◆ Problem to solve
Count how many lines of the material below have the word "each" and give only the number.

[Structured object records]

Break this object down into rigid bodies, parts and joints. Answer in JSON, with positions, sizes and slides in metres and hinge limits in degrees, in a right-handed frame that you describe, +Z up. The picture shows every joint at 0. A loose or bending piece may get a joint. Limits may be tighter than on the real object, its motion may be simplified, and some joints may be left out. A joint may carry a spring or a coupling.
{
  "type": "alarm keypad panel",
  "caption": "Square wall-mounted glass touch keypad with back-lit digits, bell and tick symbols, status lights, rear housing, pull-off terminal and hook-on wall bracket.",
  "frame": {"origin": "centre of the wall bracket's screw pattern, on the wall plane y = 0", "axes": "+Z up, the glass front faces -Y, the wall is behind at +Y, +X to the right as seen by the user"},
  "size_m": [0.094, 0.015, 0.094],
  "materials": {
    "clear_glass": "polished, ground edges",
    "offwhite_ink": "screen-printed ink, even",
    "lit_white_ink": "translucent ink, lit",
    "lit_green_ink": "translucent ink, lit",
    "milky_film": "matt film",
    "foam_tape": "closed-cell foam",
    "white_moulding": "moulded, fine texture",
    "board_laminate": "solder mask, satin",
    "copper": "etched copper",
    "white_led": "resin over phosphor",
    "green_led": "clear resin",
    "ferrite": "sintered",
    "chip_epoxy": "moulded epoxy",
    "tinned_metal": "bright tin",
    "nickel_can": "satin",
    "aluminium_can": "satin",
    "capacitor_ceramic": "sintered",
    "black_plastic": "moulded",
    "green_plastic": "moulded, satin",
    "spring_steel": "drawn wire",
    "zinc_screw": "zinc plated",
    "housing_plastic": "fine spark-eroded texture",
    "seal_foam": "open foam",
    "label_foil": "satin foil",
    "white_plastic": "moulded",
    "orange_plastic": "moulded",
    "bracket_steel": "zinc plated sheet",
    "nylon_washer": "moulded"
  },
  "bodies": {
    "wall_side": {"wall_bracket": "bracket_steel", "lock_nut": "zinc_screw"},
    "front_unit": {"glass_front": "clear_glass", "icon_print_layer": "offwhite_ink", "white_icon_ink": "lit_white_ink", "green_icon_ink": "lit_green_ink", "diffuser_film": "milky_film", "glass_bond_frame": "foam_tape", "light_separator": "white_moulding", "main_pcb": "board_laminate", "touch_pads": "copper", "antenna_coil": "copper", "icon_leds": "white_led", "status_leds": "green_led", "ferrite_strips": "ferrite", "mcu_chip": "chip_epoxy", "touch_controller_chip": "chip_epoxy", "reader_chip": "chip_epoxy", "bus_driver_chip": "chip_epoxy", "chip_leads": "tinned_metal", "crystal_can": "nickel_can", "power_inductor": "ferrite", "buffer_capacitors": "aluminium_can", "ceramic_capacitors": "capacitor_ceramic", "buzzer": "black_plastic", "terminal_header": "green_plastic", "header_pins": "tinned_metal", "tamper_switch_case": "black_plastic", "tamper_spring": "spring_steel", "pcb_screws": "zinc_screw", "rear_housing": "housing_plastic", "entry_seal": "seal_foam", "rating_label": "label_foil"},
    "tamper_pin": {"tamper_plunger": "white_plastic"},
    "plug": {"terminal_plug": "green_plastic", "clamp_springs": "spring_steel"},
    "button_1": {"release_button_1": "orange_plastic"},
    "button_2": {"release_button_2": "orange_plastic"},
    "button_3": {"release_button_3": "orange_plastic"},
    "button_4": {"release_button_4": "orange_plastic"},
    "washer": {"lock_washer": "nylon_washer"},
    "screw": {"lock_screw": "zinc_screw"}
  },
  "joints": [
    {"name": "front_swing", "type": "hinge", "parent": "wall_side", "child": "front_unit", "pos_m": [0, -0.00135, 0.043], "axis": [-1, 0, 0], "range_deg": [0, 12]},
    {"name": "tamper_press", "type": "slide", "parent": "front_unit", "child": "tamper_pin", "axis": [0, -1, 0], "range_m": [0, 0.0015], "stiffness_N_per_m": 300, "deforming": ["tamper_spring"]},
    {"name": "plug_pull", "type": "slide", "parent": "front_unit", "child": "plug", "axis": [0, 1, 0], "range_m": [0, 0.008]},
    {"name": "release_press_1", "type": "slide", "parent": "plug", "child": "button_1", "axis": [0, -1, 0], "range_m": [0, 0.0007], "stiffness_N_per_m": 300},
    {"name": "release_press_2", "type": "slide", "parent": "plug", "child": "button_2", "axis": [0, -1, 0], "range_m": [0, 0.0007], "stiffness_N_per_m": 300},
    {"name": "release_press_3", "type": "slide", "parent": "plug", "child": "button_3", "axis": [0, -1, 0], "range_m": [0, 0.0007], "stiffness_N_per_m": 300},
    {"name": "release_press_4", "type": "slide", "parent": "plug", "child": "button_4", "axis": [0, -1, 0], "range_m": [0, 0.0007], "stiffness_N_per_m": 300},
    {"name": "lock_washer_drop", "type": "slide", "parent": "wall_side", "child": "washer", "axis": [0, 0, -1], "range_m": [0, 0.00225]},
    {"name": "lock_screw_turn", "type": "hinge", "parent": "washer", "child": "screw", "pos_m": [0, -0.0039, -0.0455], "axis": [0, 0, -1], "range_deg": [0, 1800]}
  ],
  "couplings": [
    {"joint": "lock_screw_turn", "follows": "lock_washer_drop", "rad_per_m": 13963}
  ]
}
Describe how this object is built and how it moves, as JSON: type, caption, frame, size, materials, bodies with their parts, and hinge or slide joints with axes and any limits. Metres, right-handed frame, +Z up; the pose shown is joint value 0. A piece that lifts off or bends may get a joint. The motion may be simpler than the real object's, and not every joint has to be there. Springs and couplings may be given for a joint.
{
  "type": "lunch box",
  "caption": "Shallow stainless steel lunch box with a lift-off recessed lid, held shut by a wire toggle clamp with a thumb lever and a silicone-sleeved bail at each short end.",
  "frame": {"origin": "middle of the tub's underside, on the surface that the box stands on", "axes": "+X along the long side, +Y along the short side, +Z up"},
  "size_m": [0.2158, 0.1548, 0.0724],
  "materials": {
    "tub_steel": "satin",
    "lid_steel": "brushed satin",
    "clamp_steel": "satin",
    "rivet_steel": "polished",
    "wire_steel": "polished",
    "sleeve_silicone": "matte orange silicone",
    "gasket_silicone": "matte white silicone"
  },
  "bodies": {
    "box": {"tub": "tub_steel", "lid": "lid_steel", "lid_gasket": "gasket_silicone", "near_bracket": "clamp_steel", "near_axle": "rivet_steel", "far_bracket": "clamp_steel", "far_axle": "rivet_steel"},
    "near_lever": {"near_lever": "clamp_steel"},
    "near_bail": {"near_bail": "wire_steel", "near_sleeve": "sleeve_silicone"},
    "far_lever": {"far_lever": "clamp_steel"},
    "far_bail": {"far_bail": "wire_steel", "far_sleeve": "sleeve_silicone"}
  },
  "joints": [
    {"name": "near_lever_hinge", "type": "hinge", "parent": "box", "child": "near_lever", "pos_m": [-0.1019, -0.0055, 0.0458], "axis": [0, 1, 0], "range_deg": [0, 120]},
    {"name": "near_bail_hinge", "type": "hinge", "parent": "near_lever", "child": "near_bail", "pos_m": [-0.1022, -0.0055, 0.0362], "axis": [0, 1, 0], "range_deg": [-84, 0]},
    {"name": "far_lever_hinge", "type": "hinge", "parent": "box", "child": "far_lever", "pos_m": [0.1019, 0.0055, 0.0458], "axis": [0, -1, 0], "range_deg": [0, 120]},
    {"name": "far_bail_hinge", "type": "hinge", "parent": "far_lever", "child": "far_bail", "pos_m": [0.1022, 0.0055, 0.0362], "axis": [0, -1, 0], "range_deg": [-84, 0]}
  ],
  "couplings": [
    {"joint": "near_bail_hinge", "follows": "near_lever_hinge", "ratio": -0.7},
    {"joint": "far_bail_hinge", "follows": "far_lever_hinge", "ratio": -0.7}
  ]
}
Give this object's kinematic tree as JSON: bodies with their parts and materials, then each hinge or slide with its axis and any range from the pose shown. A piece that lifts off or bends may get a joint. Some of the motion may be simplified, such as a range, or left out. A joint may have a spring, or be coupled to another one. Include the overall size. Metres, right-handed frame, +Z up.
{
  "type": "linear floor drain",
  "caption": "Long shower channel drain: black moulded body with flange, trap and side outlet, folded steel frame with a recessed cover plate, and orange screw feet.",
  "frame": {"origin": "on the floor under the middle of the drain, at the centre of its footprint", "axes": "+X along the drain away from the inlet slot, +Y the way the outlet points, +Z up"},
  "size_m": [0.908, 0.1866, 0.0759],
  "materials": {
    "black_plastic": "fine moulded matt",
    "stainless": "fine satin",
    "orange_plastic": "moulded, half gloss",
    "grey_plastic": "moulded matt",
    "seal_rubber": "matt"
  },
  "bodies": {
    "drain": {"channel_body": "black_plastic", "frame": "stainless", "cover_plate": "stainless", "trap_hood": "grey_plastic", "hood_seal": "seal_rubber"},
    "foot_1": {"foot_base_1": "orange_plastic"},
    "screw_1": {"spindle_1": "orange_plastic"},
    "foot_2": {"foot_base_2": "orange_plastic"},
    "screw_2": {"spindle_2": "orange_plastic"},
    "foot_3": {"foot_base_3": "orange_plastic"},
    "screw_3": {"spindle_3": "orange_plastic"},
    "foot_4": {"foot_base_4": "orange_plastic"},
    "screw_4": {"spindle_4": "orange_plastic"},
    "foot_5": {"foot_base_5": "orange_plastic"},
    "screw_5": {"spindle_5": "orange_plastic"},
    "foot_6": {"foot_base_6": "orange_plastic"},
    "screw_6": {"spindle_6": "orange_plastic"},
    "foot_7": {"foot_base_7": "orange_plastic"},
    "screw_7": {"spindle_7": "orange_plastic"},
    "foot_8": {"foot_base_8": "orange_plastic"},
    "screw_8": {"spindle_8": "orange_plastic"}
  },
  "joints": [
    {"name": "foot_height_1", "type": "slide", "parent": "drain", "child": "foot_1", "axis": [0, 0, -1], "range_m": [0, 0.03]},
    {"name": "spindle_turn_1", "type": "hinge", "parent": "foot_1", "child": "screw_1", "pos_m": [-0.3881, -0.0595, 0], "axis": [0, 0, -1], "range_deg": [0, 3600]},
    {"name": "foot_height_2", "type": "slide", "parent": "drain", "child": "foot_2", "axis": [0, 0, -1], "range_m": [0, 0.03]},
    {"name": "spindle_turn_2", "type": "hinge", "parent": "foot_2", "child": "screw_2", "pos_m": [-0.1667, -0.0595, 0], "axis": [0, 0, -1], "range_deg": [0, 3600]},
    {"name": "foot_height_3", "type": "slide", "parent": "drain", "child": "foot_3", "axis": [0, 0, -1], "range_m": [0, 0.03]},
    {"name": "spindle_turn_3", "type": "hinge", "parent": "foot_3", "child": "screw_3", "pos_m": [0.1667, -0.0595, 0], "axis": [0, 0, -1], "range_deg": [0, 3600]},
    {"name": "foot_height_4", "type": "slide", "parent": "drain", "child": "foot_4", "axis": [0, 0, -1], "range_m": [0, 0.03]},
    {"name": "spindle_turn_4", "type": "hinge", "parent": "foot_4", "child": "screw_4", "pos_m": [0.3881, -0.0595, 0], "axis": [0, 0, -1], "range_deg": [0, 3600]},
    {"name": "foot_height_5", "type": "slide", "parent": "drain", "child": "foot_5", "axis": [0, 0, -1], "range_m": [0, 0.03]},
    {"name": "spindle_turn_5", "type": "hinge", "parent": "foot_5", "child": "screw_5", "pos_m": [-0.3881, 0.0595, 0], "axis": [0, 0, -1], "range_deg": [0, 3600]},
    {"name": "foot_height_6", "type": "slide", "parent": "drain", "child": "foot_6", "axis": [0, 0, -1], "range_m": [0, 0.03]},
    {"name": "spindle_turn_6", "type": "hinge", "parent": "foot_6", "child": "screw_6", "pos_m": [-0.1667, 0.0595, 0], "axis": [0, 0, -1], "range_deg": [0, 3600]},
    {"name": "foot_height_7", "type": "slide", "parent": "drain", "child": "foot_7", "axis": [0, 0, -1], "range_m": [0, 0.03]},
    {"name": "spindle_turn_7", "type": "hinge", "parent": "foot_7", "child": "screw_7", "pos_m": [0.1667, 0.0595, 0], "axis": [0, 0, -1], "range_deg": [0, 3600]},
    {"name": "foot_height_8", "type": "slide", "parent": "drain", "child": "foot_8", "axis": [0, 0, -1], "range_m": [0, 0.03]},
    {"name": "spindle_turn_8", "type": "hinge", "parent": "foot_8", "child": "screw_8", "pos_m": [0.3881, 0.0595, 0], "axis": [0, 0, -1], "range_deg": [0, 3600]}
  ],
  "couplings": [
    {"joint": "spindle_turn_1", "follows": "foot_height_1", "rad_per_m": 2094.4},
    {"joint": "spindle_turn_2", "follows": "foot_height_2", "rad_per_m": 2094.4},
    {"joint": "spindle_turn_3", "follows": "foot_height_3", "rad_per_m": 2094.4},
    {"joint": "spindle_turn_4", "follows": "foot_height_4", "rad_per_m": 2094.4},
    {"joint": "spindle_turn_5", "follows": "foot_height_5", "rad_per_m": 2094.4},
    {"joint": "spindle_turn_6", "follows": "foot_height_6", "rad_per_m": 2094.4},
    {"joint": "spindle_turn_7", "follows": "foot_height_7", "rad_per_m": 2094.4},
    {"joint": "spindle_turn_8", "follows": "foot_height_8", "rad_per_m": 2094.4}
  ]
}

◆ Completed task
2